The pure song of a nightingale, a rossinhol, rang across the water, ending in a trill. It was an hour for sprites and fairies. What magic might lurk among the riverbank grasses? Anything was possible just before dawn.
Either it’s been a really long time since I was this completely immersed in a story, or The Passion of Dolssa just managed to make me forget all others. Because I found this book engaging, infuriating, frightening and magical. It took over my life for a little while.
It’s the kind of book I had to make time for – I would hold it in one hand as I made tea or brushed my teeth because I simply couldn’t put it down; I needed to know what happened next.
The writing is exquisite, painting the thirteenth-century French and Spanish countryside with brilliant description. And, into this time of mystical beliefs and holy witch hunts, come richly-drawn characters.
Dolssa and Botille are the main characters and they burst off the page, but Berry makes every single character that walks through this novel interesting. Nobody is a wasted, throwaway addition; everyone is treated as a complex human being, creating a story full of life and emotion, sadness and humour, love and hate.

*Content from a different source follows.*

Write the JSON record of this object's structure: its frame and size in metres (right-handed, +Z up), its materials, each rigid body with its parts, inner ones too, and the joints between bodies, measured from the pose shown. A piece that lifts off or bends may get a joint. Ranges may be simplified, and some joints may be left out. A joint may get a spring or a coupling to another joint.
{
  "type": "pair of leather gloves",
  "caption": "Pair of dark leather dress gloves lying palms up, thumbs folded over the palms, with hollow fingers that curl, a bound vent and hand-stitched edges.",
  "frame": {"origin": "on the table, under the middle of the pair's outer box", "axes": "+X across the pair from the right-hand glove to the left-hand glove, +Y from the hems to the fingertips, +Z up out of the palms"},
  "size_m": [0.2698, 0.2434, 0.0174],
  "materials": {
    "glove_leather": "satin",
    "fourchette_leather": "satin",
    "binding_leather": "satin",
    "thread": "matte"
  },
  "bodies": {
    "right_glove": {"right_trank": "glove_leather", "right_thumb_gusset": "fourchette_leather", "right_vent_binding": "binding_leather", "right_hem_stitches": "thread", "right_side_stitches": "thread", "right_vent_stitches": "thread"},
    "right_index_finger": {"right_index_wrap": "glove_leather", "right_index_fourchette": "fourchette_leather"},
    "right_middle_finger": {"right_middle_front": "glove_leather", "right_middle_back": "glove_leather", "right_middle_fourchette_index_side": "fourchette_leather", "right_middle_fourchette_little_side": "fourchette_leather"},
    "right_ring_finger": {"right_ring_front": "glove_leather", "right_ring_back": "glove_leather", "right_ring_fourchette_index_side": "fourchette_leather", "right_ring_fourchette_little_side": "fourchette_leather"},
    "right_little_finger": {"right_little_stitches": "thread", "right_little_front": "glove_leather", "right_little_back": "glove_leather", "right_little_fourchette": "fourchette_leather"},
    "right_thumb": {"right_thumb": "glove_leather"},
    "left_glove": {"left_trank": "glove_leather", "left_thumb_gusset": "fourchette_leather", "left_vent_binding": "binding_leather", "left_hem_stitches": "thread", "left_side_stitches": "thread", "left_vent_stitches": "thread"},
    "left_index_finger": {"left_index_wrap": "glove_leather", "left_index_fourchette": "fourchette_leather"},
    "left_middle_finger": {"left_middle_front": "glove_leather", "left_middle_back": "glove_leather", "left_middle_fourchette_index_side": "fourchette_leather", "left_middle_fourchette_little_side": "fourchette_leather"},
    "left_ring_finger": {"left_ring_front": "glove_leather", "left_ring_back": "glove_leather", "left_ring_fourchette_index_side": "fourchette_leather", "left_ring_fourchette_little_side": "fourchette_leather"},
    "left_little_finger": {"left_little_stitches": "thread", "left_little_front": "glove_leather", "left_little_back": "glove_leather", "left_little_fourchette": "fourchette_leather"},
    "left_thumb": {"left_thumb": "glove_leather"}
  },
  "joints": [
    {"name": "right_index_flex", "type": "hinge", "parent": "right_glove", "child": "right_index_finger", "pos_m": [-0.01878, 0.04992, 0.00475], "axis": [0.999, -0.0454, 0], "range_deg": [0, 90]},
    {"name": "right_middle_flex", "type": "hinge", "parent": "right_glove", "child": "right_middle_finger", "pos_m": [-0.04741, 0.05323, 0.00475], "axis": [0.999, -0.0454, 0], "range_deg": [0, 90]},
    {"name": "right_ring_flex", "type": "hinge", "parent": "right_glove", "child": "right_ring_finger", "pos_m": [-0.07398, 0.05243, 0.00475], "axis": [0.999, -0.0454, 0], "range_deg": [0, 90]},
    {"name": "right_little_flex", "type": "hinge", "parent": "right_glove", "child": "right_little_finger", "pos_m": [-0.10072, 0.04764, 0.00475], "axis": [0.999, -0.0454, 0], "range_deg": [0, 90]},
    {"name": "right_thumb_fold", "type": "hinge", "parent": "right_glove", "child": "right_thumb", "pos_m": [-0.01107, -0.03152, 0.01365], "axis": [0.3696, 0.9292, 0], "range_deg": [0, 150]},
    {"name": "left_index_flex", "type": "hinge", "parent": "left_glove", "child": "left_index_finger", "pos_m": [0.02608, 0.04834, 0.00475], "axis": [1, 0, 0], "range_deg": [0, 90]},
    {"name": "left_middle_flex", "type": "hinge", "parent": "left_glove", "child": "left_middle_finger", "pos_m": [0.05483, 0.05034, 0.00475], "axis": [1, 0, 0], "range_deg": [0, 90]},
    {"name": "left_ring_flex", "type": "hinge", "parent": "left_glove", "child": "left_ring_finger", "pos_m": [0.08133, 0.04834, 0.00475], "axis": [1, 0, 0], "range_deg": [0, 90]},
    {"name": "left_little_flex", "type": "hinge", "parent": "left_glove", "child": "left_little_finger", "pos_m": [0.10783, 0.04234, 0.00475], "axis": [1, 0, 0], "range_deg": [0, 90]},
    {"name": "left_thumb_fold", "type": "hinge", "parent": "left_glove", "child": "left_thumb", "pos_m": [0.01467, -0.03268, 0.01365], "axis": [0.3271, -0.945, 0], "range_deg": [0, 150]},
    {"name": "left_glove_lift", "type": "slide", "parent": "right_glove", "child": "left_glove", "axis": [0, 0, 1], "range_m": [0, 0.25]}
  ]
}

Oh, and despite how the title sounds, this is not a romance at all. On the contrary, it is a gritty, medieval tale about a young woman accused of heresy and all the people who get pulled into her story when she escapes from her own execution. Her journey is a truly heart-pounding one and I felt constantly on the edge of my seat.
It’s a book that is somehow gentle and character-driven, at the same time as being compelling, awful and fast-paced. Perhaps it is because you care so much about all the characters that their fates never stop being important. You’re constantly afraid of what dangers lurk around every corner.

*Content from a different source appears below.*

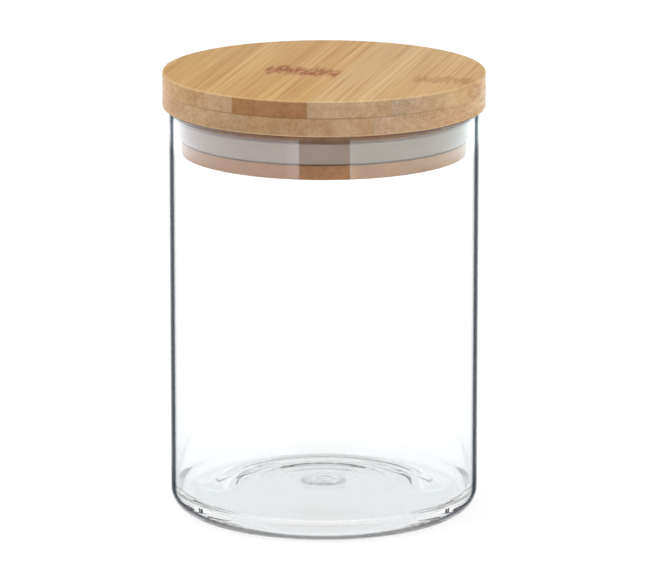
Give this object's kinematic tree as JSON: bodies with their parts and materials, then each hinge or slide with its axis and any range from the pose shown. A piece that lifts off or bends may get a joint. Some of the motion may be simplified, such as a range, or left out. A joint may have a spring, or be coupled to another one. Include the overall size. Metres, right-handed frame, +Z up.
{
  "type": "lidded glass canister",
  "caption": "Straight round glass storage jar with a plug-in bamboo lid glued up from strips and sealed by a lipped silicone ring.",
  "frame": {"origin": "centre of the foot of the jar, on the surface it stands on", "axes": "+Z up along the axis of the jar; +X to the right and +Y away when seen from the side whose lid strips lean 13 degrees to the right of straight away"},
  "size_m": [0.1042, 0.1042, 0.1446],
  "materials": {
    "glass": "clear blown borosilicate, fire polished rim",
    "silicone": "milky translucent silicone, satin",
    "bamboo": "sanded carbonised bamboo strips, thin clear oil"
  },
  "bodies": {
    "jar": {"glass_jar": "glass"},
    "seal": {"seal_ring": "silicone"},
    "lid": {"top_ply_strip_1": "bamboo", "top_ply_strip_2": "bamboo", "top_ply_strip_3": "bamboo", "top_ply_strip_4": "bamboo", "top_ply_strip_5": "bamboo", "under_ply_strip_1": "bamboo", "under_ply_strip_2": "bamboo", "under_ply_strip_3": "bamboo", "under_ply_strip_4": "bamboo", "under_ply_strip_5": "bamboo", "under_ply_strip_6": "bamboo", "plug_upper_ply_strip_1": "bamboo", "plug_upper_ply_strip_2": "bamboo", "plug_upper_ply_strip_3": "bamboo", "plug_upper_ply_strip_4": "bamboo", "plug_upper_ply_strip_5": "bamboo", "plug_lower_ply_strip_1": "bamboo", "plug_lower_ply_strip_2": "bamboo", "plug_lower_ply_strip_3": "bamboo", "plug_lower_ply_strip_4": "bamboo"}
  },
  "joints": [
    {"name": "lid_lift", "type": "slide", "parent": "jar", "child": "seal", "axis": [0, 0, 1], "range_m": [0, 0.1]},
    {"name": "lid_turn", "type": "hinge", "parent": "seal", "child": "lid", "pos_m": [0, 0, 0.139], "axis": [0, 0, 1], "continuous": true}
  ]
}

Not only are the characters memorable in themselves, but their relationships with one another are built up gradually, allowing the reader to become deeply invested in the relationship between mothers and daughters, sisters, and friends. What was strikingly noticeable while reading this book, was the extent to which we were made to care about every character, no matter how central they were to the story. There was not a single character’s death (even that random person who is barely mentioned) that didn’t affect me emotionally, and that’s a really rare thing.
Julie Berry knew exactly how to make me care about her characters, and exactly how to draw me in and keep me hooked.
Some books are beautifully-written, finely-crafted and deserving of literary awards. Some books are fast-paced and exciting, making the pages fly by. The Passion of Dolssa, though, is both.